Los ciclos ordenan el tiempo como costuras: no se ven desde lejos, pero al acercarse unen la tela. Las estaciones avanzan, los días se acortan, la luz cambia de sitio en la misma pared, y esa repetición deja una certeza discreta: algo se mueve, aunque por dentro parezca que todo está quieto. También la cultura avanza así, por retornos, aunque suene a paradoja. No siempre comienza; a menudo reaparece, se reescribe. Sin esas marcas, el año sería una línea sin relieve.

La Navidad no deja de ser uno de esos pliegues que tiene nuestra cultura, nuestra civilización. Un stop que altera horarios y obliga a mirar el calendario con otra respiración. Su origen religioso, en muchos lugares, se ha ido diluyendo, pero queda una función: cerrar un tramo y abrir otro. Como quien apaga y enciende una lámpara para comprobar que sigue habiendo corriente. El tiempo se espesa, la ciudad se ilumina por exceso. Y durante unos días se vive con la sensación de estar en un umbral. No hace falta convertirlo en euforia: basta con reconocer el cambio de ritmo.

En otros lugares, ese mismo tramo del año adopta acentos inesperados. En Japón, por ejemplo, la Navidad se entiende más como un cambio de escena que como festividad espiritual. Se asocia a lo sentimental y a lo comercial, y una comida concreta –pollo frito convertido en rito por una campaña de los años setenta– ha terminado por fijarse como costumbre. No es una tradición antigua, pero la repetición también fabrica tradición: basta con que el gesto vuelva todos los años. En Ucrania, algunos árboles se decoran con telarañas plateadas. La imagen viene de un relato popular donde una familia pobre amanece con su casa transformada por el brillo. No hay aquí confort infantil; hay espera, deseo y la idea de que algo puede cambiar sin aviso. Una telaraña, que suele significar abandono, se vuelve promesa: un hilo que no atrapa, sino que sostiene.

En Austria y zonas vecinas, el invierno saca los dientes. El Krampus, figura monstruosa que acompaña a San Nicolás, recorre las calles entre máscaras y ruido. La fiesta incluye lo incómodo: recuerda que el frío no es solo recogimiento, también es miedo, exceso, desorden acotado para que el orden pueda volver. En Filipinas, la Navidad se estira durante meses. Desde septiembre aparecen luces y canciones. En un país marcado por la emigración, alargar la espera es una manera de mantener el hilo: más días para sentirse cerca cuando muchos están lejos.

Estas variantes no son solo folclore.
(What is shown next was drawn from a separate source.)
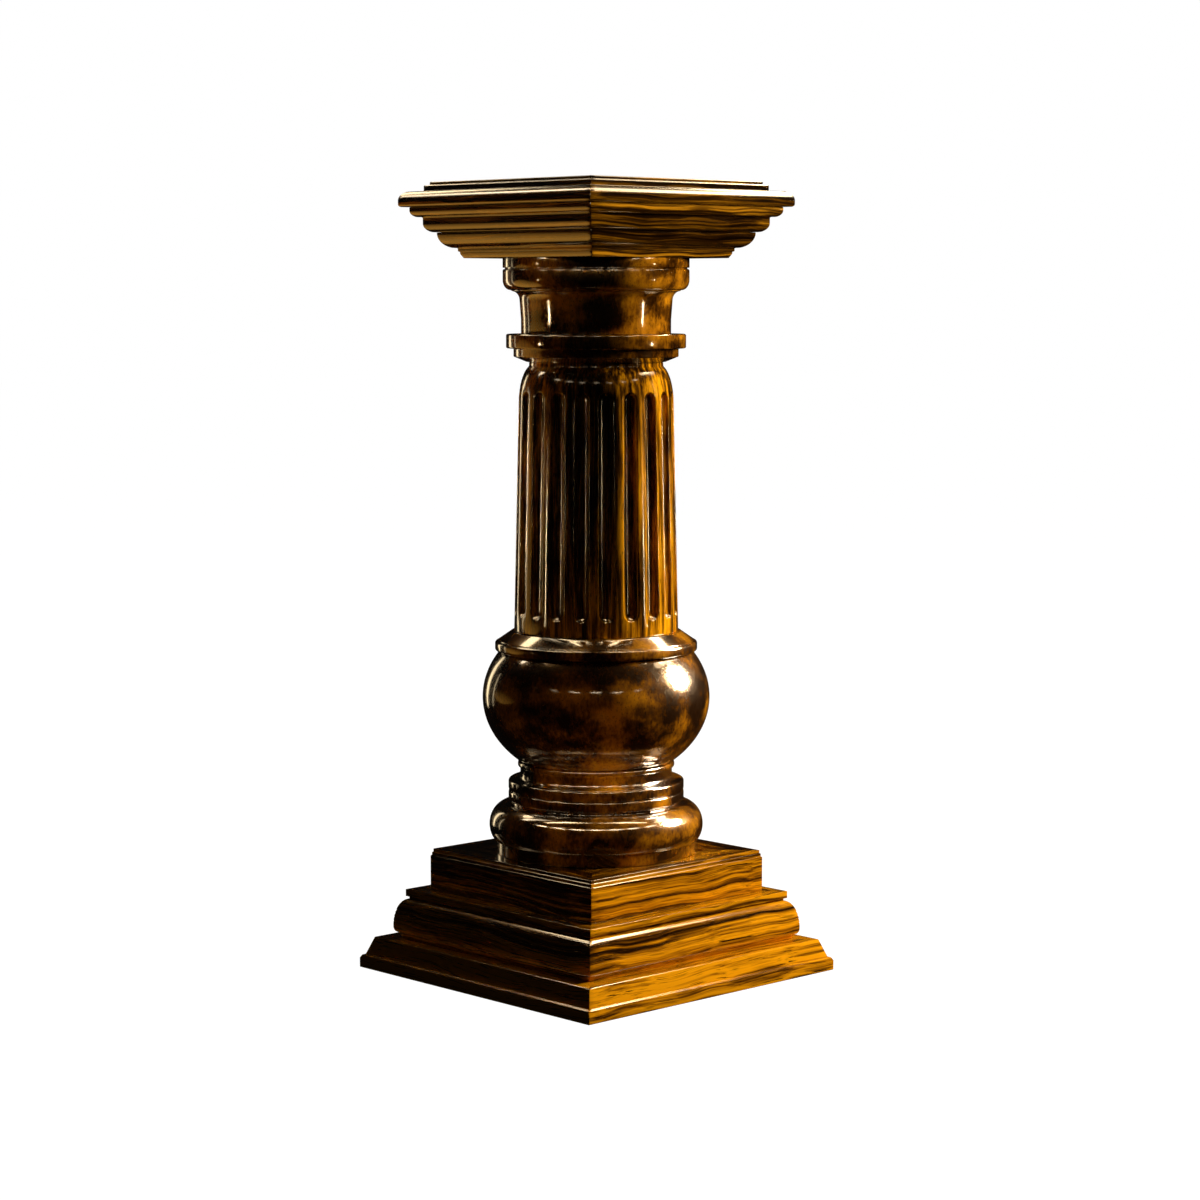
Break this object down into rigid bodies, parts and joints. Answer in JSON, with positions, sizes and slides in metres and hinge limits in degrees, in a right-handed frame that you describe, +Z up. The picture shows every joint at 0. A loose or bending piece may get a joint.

Dicen algo de cada sociedad y de lo que cada una decide poner en primer plano: consumo, cuento, temor, comunidad. La fecha es la misma, pero el mecanismo cambia, como una melodía cuando se toca con otro instrumento. Quizá por eso siguen funcionando los ciclos. No prometen cambios, pero orientan. En tiempos que exigen empezar de cero cada semana, conviene esa idea machadiana de que el presente nunca termina de pasar: vuelve, se repite, y en esa vuelta confirma, al menos, que un año pasa y otro viene.